And now a flight attendant has revealed there is one thing any unsuspecting passenger could do which would delay the plane.
But it isn’t sinister behaviour, and in fact is something every does without thinking.
Going to the toilet on a plane which is waiting to takeoff will delay the flight.
This is because when a passenger gets up to use the bathroom, flight attendants much alert the flight deck.
Pilots cannot legally takeoff when passengers are in the bathroom.
Explaining why to Business Insider, Robert Bingochea, a flight attendant for United Airlines, said: “Once the aircraft starts moving, there’s always the fear of someone falling down, and we’re in that position of liability if we don’t let the captain know.”
The plane does not have the all clear to move until the passenger leaves the bathroom – meaning if they go before take-off, the plane will be sat waiting until they are done.
Cabin crew have revealed other shocking insights into flying that passengers may not know about.
One of these is how flight attendants judge how drunk Travellers are, and when to stop serving them drinks.
Cabin crew are the final line of defence when it comes to drunk passengers.

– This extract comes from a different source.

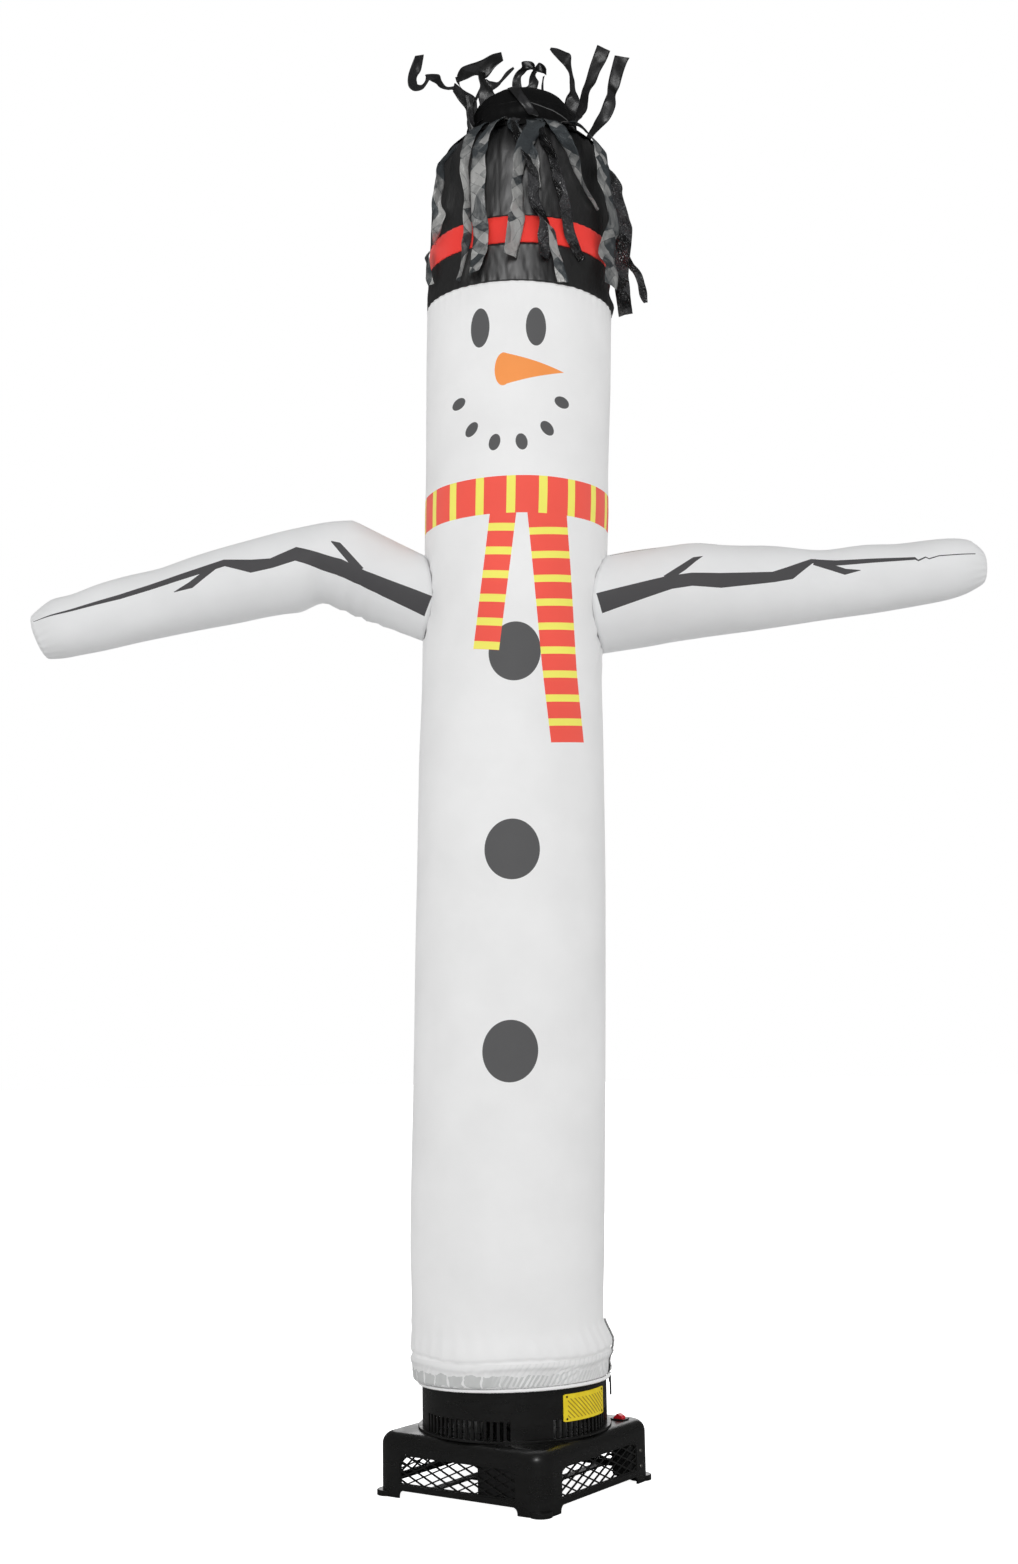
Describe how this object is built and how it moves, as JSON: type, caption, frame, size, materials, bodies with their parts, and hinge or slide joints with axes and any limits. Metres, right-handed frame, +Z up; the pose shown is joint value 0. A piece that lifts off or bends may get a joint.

They are responsible for the safety of the rest of the people on the plane, so it’s up to them to use their judgement to decide if someone has had enough to drink.
If they think more alcohol might lead to an escalation of bad behaviour, the person will be cut off.
They are trained to spot intoxicated passengers as they board the plane, or people who try to avoid eye contact at the doors.
This information is then shared between attendants shortly after take-off.
A flight attendant told The Telegraph that cabin crew carefully judge a person’s drunkenness before allowing them alcoholic beverages. As well as looking for slurring or swaying, attendants “watch for passengers who go to the bathroom more often than normal.”
They also know to keep an eye out for passengers who “switch between galleys when they ask for more, assuming the staff at both don’t share notes.”
Many airlines use a ‘traffic-light’ code, it reported. “Mellow and affable behaviour will put you into the green category, getting more loud and animated puts you in yellow – at which point a flight attendant will clock you and possibly offer you some water – and red means it’s cut-off time.”
One flight attendant told CNN Travel that some crew try to judge a person’s intoxication by engaging them in a humorous conversation.
This also serves to keep them on-side and stop them becoming aggressive.
Kim Kaswinkel recalled a fellow attendant’s tactic: “She asked the gentleman who had a lot to drink, ‘Do you think I’m pretty?’ He said, ‘Oh honey, you’re beautiful,’ and she said, ‘You’re drunk, you’re cut off.’”
Another common strategy used to diffuse a potentially angry situation with a drunk passenger is to switch between crew members.